When the Taliban found out that it was the tank driver who had leaked information regarding their position, they killed Shah's younger brother.

Shah's family was distraught and blamed him for putting them all at risk by working for the American army. In disgrace, and faced with continual threats from the Taliban, Shah sold some property to pay people smugglers $10,000 to take him to Europe.

After three months of constant travelling, mostly by foot, or hidden in freezing containers in trucks, Shah arrived in Germany.

"I stayed in Germany for five months. But, the German refugee process is very long; it's 5 years, 6 years, before they are giving you paper to take your family from Afghanistan". Instead, Shah plans to seek Asylum in France.

"I am going to save my life, whether it's France or the UK - it doesn't matter for me."

But he doesn't like the Calais camp or the way he is treated there.

"99 percent in the jungle are the same as you. But the people outside are thinking something else about us, they're thinking that we are not human, we are something else. They are scared of us, but we are humans, we have the same heart like you, the same dreams, the same hopes."

There are those who would prefer he went back to his own country and he knows it. "But," he asks me, "who put us in this trouble in the first place? I know, all the world know that. 42 countries are involved in our country, they are fighting there. But they do not live there. I am the one suffering there. I am Afghani. I know.
"Hundreds of people are dying in Afghanistan, and I know that could be me, could be my father, or my mother. So how can I live there? When you walk in the streets, there are explosions. When you are sitting on a bus, you have to check your seat for explosives, you have to check the driver. How can I live there?

"And now, the same stresses in the jungle. We are facing stress, stress, stress. We are human. We're not machines or something else."

When I ask him which family members he will bring over if he is granted asylum, I am surprised to hear him mention a wife and children for the first time. He laughs at my surprise: "Yeah. I have a wife and children. My eldest child is about ten years - he is a boy. I have five children." This is even more of a shock to me and he laughs again.

"That's the Afghani tradition," he explains.

His family is living in a part of Afghanistan without electricity or mobile signal.
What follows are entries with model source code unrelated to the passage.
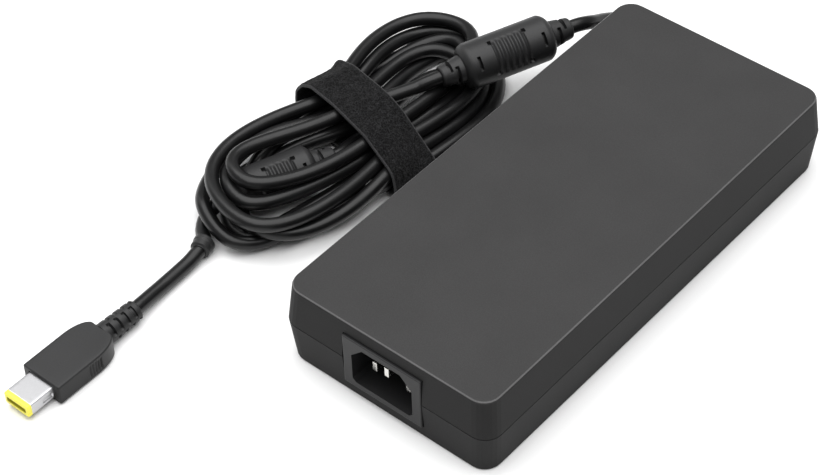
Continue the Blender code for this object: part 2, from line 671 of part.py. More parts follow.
def make_plug_contacts():
    """The rectangular metal barrel, the plastic tip inside it and the centre contact."""
    corner = 0.7 * MM
    outer = rounded_rectangle(BARREL_W, BARREL_H, corner, 2)
    hollow = rounded_rectangle(BARREL_W - 2 * BARREL_WALL, BARREL_H - 2 * BARREL_WALL, 0.4 * MM, 2)
    barrel_l = BARREL_OUT + BARREL_IN
    barrel = part("plug_barrel", flat_outline_mesh("plug_barrel", [outer, hollow], barrel_l), STEEL_LOOK)
    stand_on_y(barrel, (PLUG_X, PLUG_FRONT_Y - BARREL_OUT + barrel_l / 2, PLUG_Z))
    tip_l = TIP_OUT + 8.0 * MM
    tip_y = PLUG_FRONT_Y - BARREL_OUT - TIP_OUT
    inset = 2 * (BARREL_WALL + PLUG_FIT)
    slot = rounded_rectangle(6.6 * MM, 1.3 * MM, 0.3 * MM, 2)
    stem = rounded_rectangle(BARREL_W - inset, BARREL_H - inset, 0.3 * MM, 2)
    tip = part("plug_tip", flat_outline_mesh("plug_tip", [stem, slot], tip_l), TIP_LOOK)
    stand_on_y(tip, (PLUG_X, tip_y + tip_l / 2, PLUG_Z))
    rim_l = TIP_OUT - PLUG_FIT
    rim = cutter("tip_rim", flat_outline_mesh("tip_rim", [outer, slot], rim_l))
    stand_on_y(rim, (PLUG_X, tip_y + rim_l / 2, PLUG_Z))
    boolean(tip, rim, "UNION")
    box("plug_contact", (PLUG_X, tip_y + 6.2 * MM, PLUG_Z), (5.8 * MM, 8.0 * MM, 0.5 * MM), PIN_LOOK)


def make_plug_relief():
    """The ringed sleeve behind the plug, turned, with the lead ending inside its back half."""
    half = PLUG_RELIEF_L / 2
    ring_l = PLUG_RELIEF_L / PLUG_RELIEF_RINGS
    groove = 0.8 * MM
    profile = []
    for k in range(PLUG_RELIEF_RINGS):
        z = half - k * ring_l
        r = (3.7 + 0.22 * k) * MM
        floor = r - groove
        profile += [(r, z - 0.05 * MM), (r, z - 2.5 * MM), (floor, z - 2.6 * MM), (floor, z - 3.7 * MM)]
    wide = CORD_D / 2 + PLUG_FIT
    narrow = wide - 1.0 * MM
    seat = half - 3 * MM
    profile += [(4.3 * MM, -half), (narrow, -half), (narrow, seat), (wide, seat), (wide, half - 0.05 * MM)]
    relief = turned("plug_strain_relief", profile, RUBBER_LOOK, 24)
    aim(relief, (PLUG_X, PLUG_BACK_Y + GAP + half, PLUG_Z), (0, 1, 0))


clear_scene()
PARTS = collection(COLLECTION)
CUTTERS = collection("cutters")

CASE_LOOK = material("case_plastic", (0.075, 0.075, 0.077), 0.55)
INLET_LOOK = material("inlet_plastic", (0.05, 0.05, 0.052), 0.45)
RUBBER_LOOK = material("moulded_rubber", (0.035, 0.035, 0.037), 0.5)
CORD_LOOK = material("cord_sheath", (0.02, 0.02, 0.021), 0.4)
STRAP_LOOK = material("strap_fabric", (0.018, 0.018, 0.02), 0.95)
PIN_LOOK = material("nickel_plate", (0.72, 0.71, 0.68), 0.3, 1.0)
STEEL_LOOK = material("plug_steel", (0.75, 0.75, 0.76), 0.25, 1.0)
TIP_LOOK = material("tip_plastic", (0.85, 0.82, 0.12), 0.4)
LABEL_LOOK = material("label_film", (0.10, 0.10, 0.105), 0.6)
BOARD_LOOK = material("board_laminate", (0.03, 0.16, 0.07), 0.5)
SHEET_LOOK = material("insulating_film", (0.75, 0.72, 0.6), 0.6)
ALUMINIUM_LOOK = material("bare_aluminium", (0.8, 0.8, 0.81), 0.4, 1.0)
COPPER_LOOK = material("enamelled_copper", (0.6, 0.25, 0.09), 0.35, 1.0)
FERRITE_LOOK = material("ferrite_ceramic", (0.06, 0.06, 0.065), 0.7)
CHIP_LOOK = material("epoxy_package", (0.02, 0.02, 0.022), 0.5)
FILM_LOOK = material("capacitor_box", (0.8, 0.62, 0.12), 0.45)
CAPACITOR_LOOK = material("capacitor_sleeve", (0.04, 0.05, 0.12), 0.4)
CERAMIC_LOOK = material("fuse_ceramic", (0.85, 0.83, 0.78), 0.5)
TAPE_LOOK = material("winding_tape", (0.85, 0.7, 0.1), 0.5)

make_covers()
make_inlet()
make_board()
make_mains_side()
make_transformer()
make_power_side()
make_relief()
make_leads()
make_ferrite("a", FERRITE_A)
make_ferrite("b", FERRITE_B)
make_hank()
make_strap()
make_plug_housing()
make_plug_contacts()
make_plug_relief()

for made in PARTS.objects:
    if made.type == "MESH":
        made.data.shade_smooth()
        made.data.set_sharp_from_angle(angle=math.radians(35))
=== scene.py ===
"""Looks of the laptop power adapter: a matte case, its wound DC lead with two ferrites, a strap and a plug.
"""

import math

import bmesh
import bpy
import numpy as np
from mathutils import Matrix, Vector

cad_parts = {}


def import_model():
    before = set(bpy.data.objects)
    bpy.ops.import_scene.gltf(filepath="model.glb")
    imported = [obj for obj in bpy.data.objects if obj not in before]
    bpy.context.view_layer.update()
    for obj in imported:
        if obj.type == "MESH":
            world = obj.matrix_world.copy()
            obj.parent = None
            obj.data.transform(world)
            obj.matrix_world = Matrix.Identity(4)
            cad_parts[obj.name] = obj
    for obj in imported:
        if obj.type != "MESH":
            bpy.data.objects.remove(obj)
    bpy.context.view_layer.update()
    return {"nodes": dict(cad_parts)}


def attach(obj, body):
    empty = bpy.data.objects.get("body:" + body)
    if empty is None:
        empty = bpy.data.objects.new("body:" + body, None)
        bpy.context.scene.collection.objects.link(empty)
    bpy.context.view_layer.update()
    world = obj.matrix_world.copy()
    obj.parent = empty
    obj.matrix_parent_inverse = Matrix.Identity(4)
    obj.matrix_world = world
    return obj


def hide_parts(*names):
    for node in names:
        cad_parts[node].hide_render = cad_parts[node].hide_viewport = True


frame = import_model()

MM = 0.001
ADAPTER = "adapter"
STRAP = "strap"

# ---- camera, solved from the photo; it looks at VIEW_TARGET from VIEW_DISTANCE away ----
VIEW_AZIMUTH = math.radians(41.991)
VIEW_ELEVATION = math.radians(44.954)
VIEW_ROLL = math.radians(-2.289)
VIEW_TARGET = Vector((-45.36, -26.49, 0.0)) * MM
VIEW_DISTANCE = 808.4 * MM
LENS = 103.39
SENSOR = 36.0

# ---- lead ----
CORD_D = 5.2
CORD_R = CORD_D / 2
STEP = 2.2  # between points of the centreline
STRAND_GAP = 0.2  # left between strands, and between a strand and a ferrite, as they settle
SETTLE_ROUNDS = 400
PULL_BACK = 0.012  # of the way back to where it was laid, in each round
SETTLE_SMOOTHING = 1.4
# within about this far of the strap line, strands stay between a raised floor and a low roof
HELD_HALF_WIDTH = 26.0
HELD_LIFT = 3.6
HELD_ROOF = 17.9
FREE_ROOF = 40.0
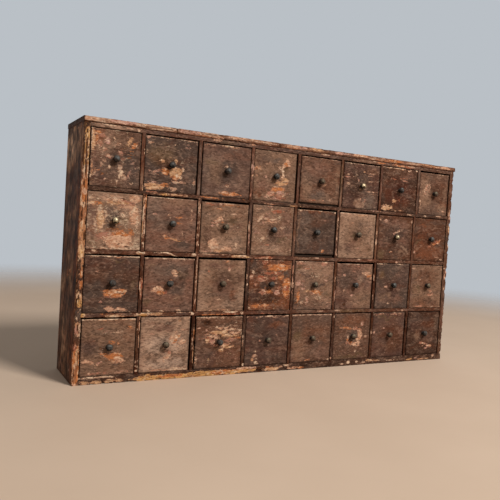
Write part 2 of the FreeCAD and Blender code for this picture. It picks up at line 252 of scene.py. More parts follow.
def flaking_paint():
    """Old paint over wood. Chip is 0 inside the film, 0.5 at a flake's rough edge and 1 well
    inside bare wood; Worn sets how many small flecks have gone; Grain stretches it all; Bloom is
    how pale the film has gone where it is chalky."""
    group, take, give = shader_group(
        "flaking_paint",
        {"Film": "Color", "Bare": "Color", "Chip": "Float", "Worn": "Float", "Grain": "Vector",
         "Bloom": "Float"},
        {"Color": "Color", "Roughness": "Float", "Height": "Float"})
    drawn = stretch(group, put(group, "TexCoord", take="Object"), take["Grain"])
    lines = stretch(group, drawn, take["Grain"])

    def rough(scale, detail, sharp=0.62, bend=0.0, where=drawn):
        return cloud(group, where, scale, detail, sharp, bend)

    def about_zero(value, size):
        return times(group, less(group, value, 0.5), size)

    # What is lost: the chips with frayed edges and islands of film, small flecks and thin scrapes.
    fray = plus(group, about_zero(rough(170.0, 7.0, 0.72), 1.3), about_zero(rough(60.0, 3.0), 0.5))
    edge = plus(group, take["Chip"], fray)
    lost = ease_in(group, edge, 0.49, 0.53)
    ground_shows = less(group, lost, ease_in(group, edge, 0.56, 0.66))
    island = times(group, ease_in(group, rough(210.0, 6.0, 0.72, 0.5), 0.53, 0.57),
                   ease_in(group, edge, 1.35, 0.8))
    lost = times(group, lost, less(group, 1.0, island))
    limit = less(group, less(group, 0.80, times(group, take["Worn"], 0.18)), times(group, take["Chip"], 0.22))
    lost = larger(group, lost, ease_in(group, less(group, rough(430.0, 5.0, bend=0.6), limit), 0.0, 0.03))
    limit = less(group, 0.80, times(group, take["Worn"], 0.32))
    scraped = ease_in(group, less(group, rough(150.0, 7.0, 0.72, 0.5), limit), 0.0, 0.05)
    lost = larger(group, lost, times(group, scraped, 0.55))

    # The film: smeared, warmer and colder in clouds, chalky, crumbling, scuffed and thread-fine
    # along the grain.
    smear = ease_in(group, rough(34.0, 6.0), 0.32, 0.68)
    film = mix(group, smear, mix(group, 0.22, take["Film"], tone(*FILM["pitch"])), take["Film"])
    warmth = rough(22.0, 5.0, bend=1.0)
    film = mix(group, ease_in(group, warmth, 0.52, 0.66), film, tone(*REDDENED), 0.25)
    film = mix(group, ease_in(group, warmth, 0.5, 0.36), film, tone(*CHILLED), 0.38)
    chalk = mix(group, take["Bloom"], take["Film"], tone(*CHALK))
    film = mix(group, ease_in(group, rough(75.0, 6.0, 0.7, 0.8), 0.5, 0.66), film, chalk, 0.5)
    film = mix(group, ease_in(group, rough(190.0, 6.0, 0.7, 0.4), 0.54, 0.62), film, chalk,
               plus(group, 0.34, times(group, take["Worn"], 0.6)))
    scuff = ease_in(group, rough(150.0, 7.0, 0.75, 0.5), 0.48, 0.6)
    film = mix(group, scuff, film, tone(*SCUFF_DIRT), plus(group, 0.44, times(group, take["Worn"], 0.3)))
    threads = ease_in(group, rough(620.0, 4.0, where=lines), 0.38, 0.66)
    film = mix(group, threads, film, tone(*THREAD_DIRT), 0.5)

    # The wood: streaked, and where a mark's colour is a pale one stained, scrubbed and ringed by
    # the ground coat too. Its pits hold dirt.
    streak = rough(420.0, 5.0, where=lines)
    wood = mix(group, ease_in(group, streak, 0.38, 0.66), take["Bare"],
               mix(group, 0.55, take["Bare"], tone(*LATE_WOOD)))
    clean = ease_in(group, put(group, "RGBToBW", {"Color": take["Bare"]}), 0.02, 0.14)
    stain = times(group, clean, ease_in(group, rough(130.0, 6.0, 0.7), 0.48, 0.6))
    wood = mix(group, stain, wood, tone(*WOOD_STAIN), 0.5)
    pale = times(group, clean, ease_in(group, rough(180.0, 6.0, 0.7, 0.3), 0.52, 0.6))
    wood = mix(group, pale, wood, tone(*SCRUBBED_WOOD), 0.55)
    wood = mix(group, ease_in(group, rough(240.0, 5.0, 0.7, 0.3), 0.56, 0.62), wood, tone(*PIT_DIRT), 0.65)
    wood = mix(group, ground_shows, wood, tone(*GROUND_COAT), times(group, clean, 0.45))

    group.links.new(mix(group, lost, film, wood), give["Color"])
    dull = plus(group, times(group, lost, 0.2), plus(group, 0.6, times(group, smear, 0.12)))
    group.links.new(dull, give["Roughness"])
    relief = less(group, times(group, scuff, -0.2), lost)
    relief = plus(group, relief, times(group, streak, times(group, lost, 0.6)))
    group.links.new(less(group, relief, times(group, threads, 0.25)), give["Height"])
    return group


def field(tree, label, take="Fac"):
    """The value, or the Color, that a mesh carries under this label."""
    return put(tree, "Attribute", take=take, attribute_name=label)


def painted(name, grain, bloom):
    """A material of the flaking paint; the mesh carries where each colour is."""
    material, tree, surface = new_material(name)
    coat = put(tree, "Group", {
        "Film": field(tree, "film", "Color"), "Bare": field(tree, "bare", "Color"),
        "Chip": field(tree, "chip"), "Worn": field(tree, "worn"), "Grain": grain, "Bloom": bloom},
        node_tree=FLAKING_PAINT).node.outputs
    tree.links.new(skin(tree, coat["Color"], coat["Roughness"], coat["Height"], strength=0.55,
                        deep=0.0006, Specular_IOR_Level=0.05), surface)
    return material


FLAKING_PAINT = flaking_paint()


def listed(text):
    """Marks written as 'colour x z width height turn; ...', in mm and degrees."""
    marks = [line.split() for line in text.split(";")]
    return [(words[0], *map(float, words[1:])) for words in marks if words]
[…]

Once a week they climb a hill in the village to get enough reception to call him.

"I have a daughter - she's talking with me - she's saying to me that 'father, you are lying to us. Nine months you are saying that "I will take you, I will take you, I will send you this". Papa I am not talking with you, you are lying to me.' I am just saying to her, 'please'. She's a child, she doesn't know I'm in a problem. She's six years old.

"My wife knows I'm in trouble. I'm explaining every day, she knows well. She's a little bit educated."

He sighs. "I want a peaceful Afghanistan. I want my country."

Shah's future is uncertain and the fact that he has registered fingerprints in Germany may mean that he will have his French asylum claim rejected. If so, he faces years without his family and children. Meanwhile, they survive off food his father brings them, unable to leave the house unaccompanied, and without access to any form of education.